With the Truman Scholarship, DeLoi plans to pursue a joint degree through the Stanford Graduate School of Education’s Master of Arts/Master of Public Policy (MA/MPP) program to prepare for running a community music education organization in an under-resourced, rural community. She will receive  $30,000 in support for graduate study, in addition to leadership training, graduate school and career counseling, and access to special internship opportunities within the federal government.

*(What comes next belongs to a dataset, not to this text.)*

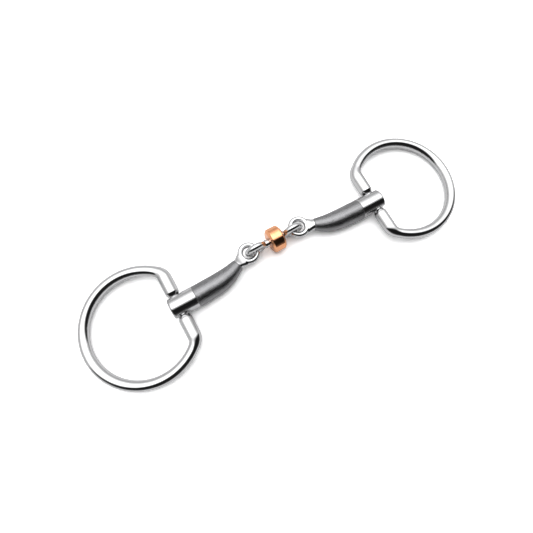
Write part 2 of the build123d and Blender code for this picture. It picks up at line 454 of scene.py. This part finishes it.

“I hope to use the Truman money to expand my knowledge and skills in graduate school so that I can be as effective as possible in creating change in struggling communities,” DeLoi said. “I especially want to get more training in economics and public policy, which I didn’t really do too much at Williams. My ultimate goal is to run one or more community centers that focus on using the arts to bring people together and revitalize rural areas.”

DeLoi is one of 62 recipients chosen from an applicant pool of 768 from 315 colleges and universities. She is the 18th Truman Scholar from the College and was in class when she found out that she had received the prestigious scholarship. “Lynn Chick and Katya King from the Fellowships Office actually came into my psychology class to announce that I won, which was super embarrassing but also really sweet of them. I hadn’t expected to hear anything for a few more days, so it was extra exciting,” DeLoi said.

DeLoi credits her family and mentors for helping her. “My biggest inspirations have been my mom, who brought me up on the arts and allowed me to see how powerful they could be, and my mentor in high school, Linda Gerstle, who directed the education department at the arts non-profit From the Top and is always just tireless in her vision and dedication to everything she does,” DeLoi said. She will receive her award at a ceremony May 28 at the Harry S. Truman Presidential Library and Museum.